I was still knee-high to a grasshopper in 1970 when millions of people in the United States left the comfort of their homes to loudly protest the toll that industrialization had taken on Earth.

Smog hung heavy in the skies above my home in Southern California, so much so that it was more unusual to see blue overhead. It was easy to see that our planet needed someone to advocate for its health and that of its inhabitants.

Inspired by the antiwar movement, Earth Day began as a way to force environmental protection into the political arena. The day, April 22, was selected by one of the event organizers who was a Harvard professor; it fell between spring break and final exams.

Before the year was over, that protest sparked the creation of the Environmental Protection Agency and the passage of clean air, water and endangered species acts.

By its 20th anniversary, Earth Day had expanded beyond the borders of our nation to include 200 million people in 141 countries.

Today, more than a billion people fight to protect the Earth and those who live on it.

We all need to do our part to help ensure the planet’s health, no matter how big or small the action.

One of the simplest things we can do is recycle, and the good news is Boulder City excels at this if the numbers of last month’s Big Clean event are a true indication.

In just a few hours, with a mere increase in 52 vehicles stopping by Bravo Field, the city saw jumps of 21 percent to nearly 500 percent in items brought by for recycling. The biggest increase, 491 percent, was in the number of pounds of recyclable items — from 920 to 5,440. Wow.

Even the smallest increase, in electronic items (from 4,375 to 5,273 pounds) is impressive.

So what else can we do?

One thing is to make sure the items we are recycling are actually recyclable.

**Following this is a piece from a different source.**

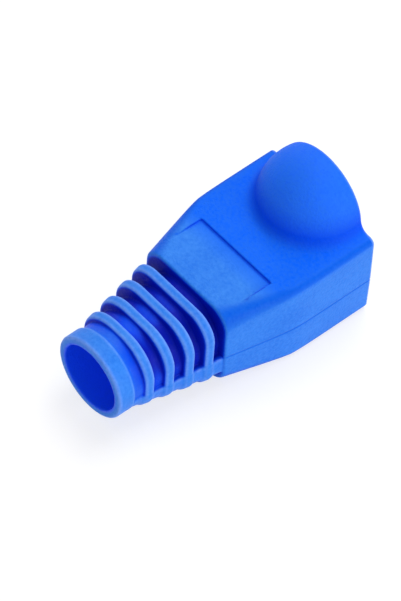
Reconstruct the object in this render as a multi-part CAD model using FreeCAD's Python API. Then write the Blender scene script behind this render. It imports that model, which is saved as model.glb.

Did you know that if you throw an item that cannot be recycled or that is dirty into your recycling container that it will contaminate the items around it and turn them into trash that must go in the landfill?

Robert Martello, general manager of Boulder City Disposal, estimates that about 70 percent of the items found in the recycling bins can’t actually be recycled.

“The problem is people recycle what they want, not what our program is,” he said, noting that rules for recycling are different in the Las Vegas Valley. “We made it easy; follow what the lid says.”

He said it’s unfortunate that people are not following the program because the city has unlimited trash and recycling services.

Mike Pacini, who works with BC Waste Free and Boulder City Disposal, has compiled a top-five list of items that aren’t allowed and will contaminate a load of recyclables. They are green (yard) waste, plastic foam (Styrofoam), clothing, electronics and metal such as shelves, light fixtures, etc.

Other things that can contaminate a load that you might not think about are greasy pizza boxes (clean ones are acceptable), recyclable containers with food residue (think empty ketchup bottles that haven’t been rinsed), plastic grocery bags, thin plastic wrap and aluminum foil.

I admit, I’ve been guilty of putting in things I thought were safe to recycle that probably weren’t. Learning about how much a single nonrecyclable item can contaminate will give me a reason to pause before putting something into my recycling container in the future.

As Earth Day approaches, our planet deserves a second thought at the very minimum. It’s the least we can do for its current inhabitants and future generations.